2.2 Bulk Energy Contribution

In the present work, the modified couple-stress theory is employed to consider the size effect and discrete nature of the nanobeam keeping the continuity assumption. Taking into consideration the MCST for piezoelectric materials, the strain energy density stored in elastic bulk materials with infinitesimal deformation occupying volume \(V\) is given by (Yang et al. 2002)

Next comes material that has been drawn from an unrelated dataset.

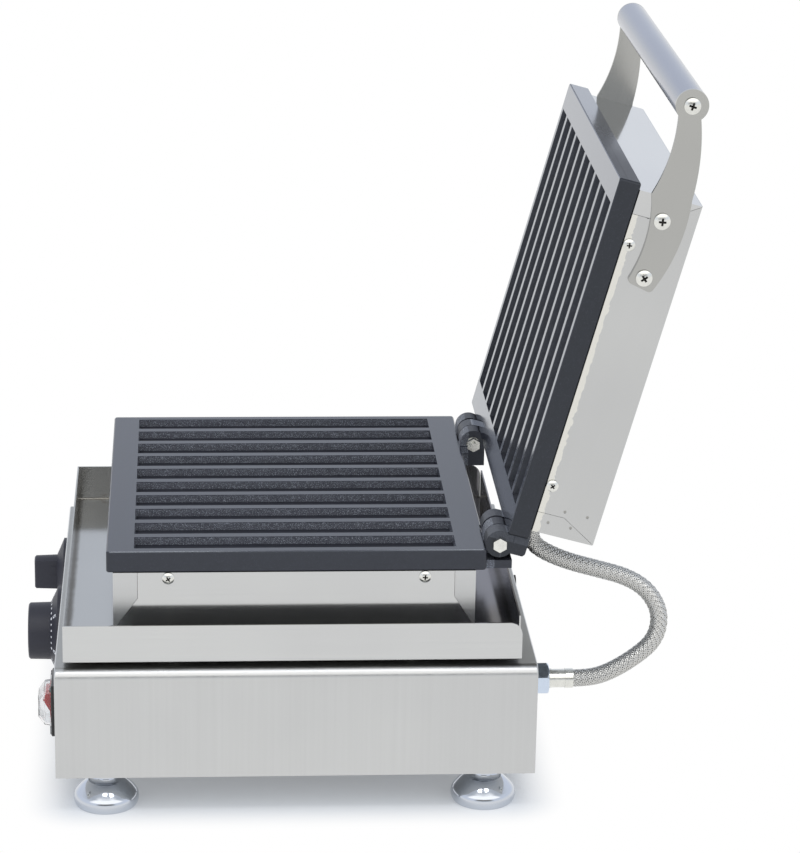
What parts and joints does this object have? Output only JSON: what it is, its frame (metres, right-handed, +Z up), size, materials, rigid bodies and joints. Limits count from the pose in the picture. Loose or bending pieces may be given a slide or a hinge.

$$U_{\text{B}} = \frac{1}{2}\int_{V} {\left( {\sigma_{ij} \varepsilon_{ij} + m_{ij} \chi_{ij} - E_{k} D_{k} } \right)} \,{\text{d}}V$$

(9)

where \(\sigma_{ij}\), \(\varepsilon_{ij}\), \(m_{ij}\), \(\chi_{ij}\), \(D_{k}\), \(E_{k}\), are stress tensor, strain tensor, deviatoric part of couple-stress tensor, symmetric curvature tensor, electric displacement and electric field, respectively. According to the Kelvin–Voigt model, these mechanical and electrical components can be obtained as (Arefi and Zenkour 2017)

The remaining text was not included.